By J.R. Miller
There is a great deal of waste in all lines of life--because men scatter their energies over too wide a field. Instead of doing one thing well, they do a dozen things indifferently. No one is great enough to do everything. In the arts and professions, men are more and more becoming specialists. Even ordinary ability would be sure of success, if it found its true place, and then devoted itself wholly to its work. Though a man may fail again and again, if he persists and never becomes discouraged, he will at last succeed.
There is a remarkable direction in our Lord's instruction to the seventy disciples. Among other things, He bade them to greet no one along the way. The salutations of those days were tedious and required much time, and the errands on which His messengers were sent were urgent and required haste. Not a moment must be lost on the way. When a disciple begged to be allowed to bury his father before going on his errand, the Master refused the request. The dead could bury their own dead, and he must hasten to carry the Gospel message.

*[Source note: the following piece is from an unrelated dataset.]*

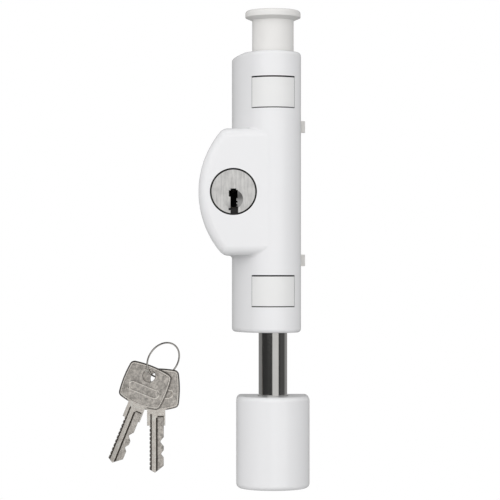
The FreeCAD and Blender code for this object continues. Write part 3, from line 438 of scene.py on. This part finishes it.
def screw_cover(name, sizes):
    """A screw cover whose upper and lower edges are set back, so that its gap shows."""
    shape = node_copy(name)
    top = max(vert.co.z for vert in shape.verts)
    bottom = min(vert.co.z for vert in shape.verts)
    for vert in shape.verts:
        if vert.co.z > top - NEAR:
            vert.co.z -= sizes.upper_gap
        elif vert.co.z < bottom + NEAR:
            vert.co.z += sizes.lower_gap
    round_edges(shape, keen_edges(shape), sizes.cover_edge)
    return shape


def ends_groove(face):
    """True for the wall at the upper end of a key's groove."""
    low, high = GROOVES_START
    return face.normal.z < -FACING and low < face.calc_center_median().z < high


def key_slot(face, half):
    """The material slot of a face of a key that is half a thickness deep on each side."""
    middle = face.calc_center_median()
    sunk = half - abs(middle.y)
    # Painted shade: groove floors, walls and upper ends get the near-black groove slot.
    if ends_groove(face):
        return GROOVE
    if abs(face.normal.y) > FACING:
        if sunk > DEEP_GROOVE or (sunk > SHALLOW_GROOVE and middle.x < SHALLOW_GROOVE_RIGHT):
            return GROOVE
        if sunk > FLUSH:
            return FIELD if middle.z > BOW_END else SIDE
        if middle.z > RIM_END:
            return RIM
        # Painted shade: the flat strip along the notches gets the darker notches slot.
        return NOTCHES if middle.x < NOTCHES_RIGHT and middle.z < NOTCHES_TOP else BLANK
    if abs(middle.y) < SIDE_HALF:
        return SIDE
    return BLANK if sunk < FLUSH else GROOVE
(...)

If we would concentrate all our energies in one purpose, we would do all our work better. We would then always do our best, even in the commonest things of our daily task work. If we are writing only a postal card to a friend, we will do it as carefully as if we were writing a letter of greatest importance. We would gather all the forces of our heart into the simplest kindness we show to anyone. There are authors who have written one or two books of great interest and value and then have grown indifferent, doing nothing more worth while. They were too well satisfied with their early success or a little praise turned their heads, and they never did their best again.
An old painter, after standing long in silent meditation before his canvas, with hands crossed meekly on his breast and his head bent reverently, said, "May God forgive me that I did not do it better." There are many of us who ought to have the same experience of penitence, as we contemplate the things we have done. We should continually implore forgiveness for doing our work so poorly, for we are not doing our best. If only we would learn to put all the energy of our souls into each piece of work we do, we would do do fine work for the Savior.
In our Christian life, we should seek only one thing--the attainment of the highest reaches in character and service. If an absorbing passion for Christ ruled us, it would bring all our life into harmony with itself. When Christ is taken into the chief place in the life, everything which is not in harmony with His peerless beauty must go out, and only the things that are in keeping with the mind and spirit of Christ, can have a place in the life.
When Christ becomes really the one thing of our lives, there is less and less of living for self, and more and more of consecration to the service of love. Some people suppose that holiness separates a man from his fellows, that as he becomes really like Christ--he grows out of touch and sympathy with people, less interested in their human affairs, less gentle, less kindly, less human, less accessible, and less helpful. But it is not the religion of Christ, which produces such results. Never did any other man get so near to people as Christ Himself did. He lived among them; they loved Him and trusted Him, and they told Him everything. When Christ truly enters a man, one of the unmistakable marks of His indwelling, is the new love which begins to appear in the man's life. His religion made Paul a friend of man, eager to help everyone he met. When Christ really gets possession of a heart, the sweet flowers of love begin to grow in the life. If we are not becoming more patient, more glad hearted, more charitable, more kindly, more thoughtful. If there is not in us an increasing desire to help others, to do them good--we need to pray for more of the love of God in our hearts. We may tell people that Christ is still in this world, coming close to them in their needs--but He is here only as He lives in us. He has no other present incarnation but in the lives of His friends. He helps the suffering, the toiling folk, the weary hearted, the weak, the sorrowing--but only through us. We are most like to Christ--when we are nearest to the hearts of men, when our sympathies are widest, when we are the gentlest, when our hands are readiest to minister.
If in our hearts the great master purpose is to live for Christ only, we will grow continually away from all that is worldly and unworthy, toward things which are spiritual and Divine. Paul describes himself as forgetting the things which are behind and stretching forward to the things which are before.
The life which is under the full dominance and sway of Christ, is ever unfolding new beauty, and growing into holier, sweeter, tenderer, diviner character and into larger, fuller usefulness. For while the beauty of Christ becomes more and more manifest in the personal life, the influence of Christ is manifested more and more distinctly in the impression made on the world. If our citizenship is truly in heaven, we will carry the atmosphere of heaven with us wherever we go, and heavenly flowers and fruits will grow about us which but for us would not have been there. There is no more infallible test of the reality and the power of our spiritual life--than in the measure of heaven we bring down into this world's life.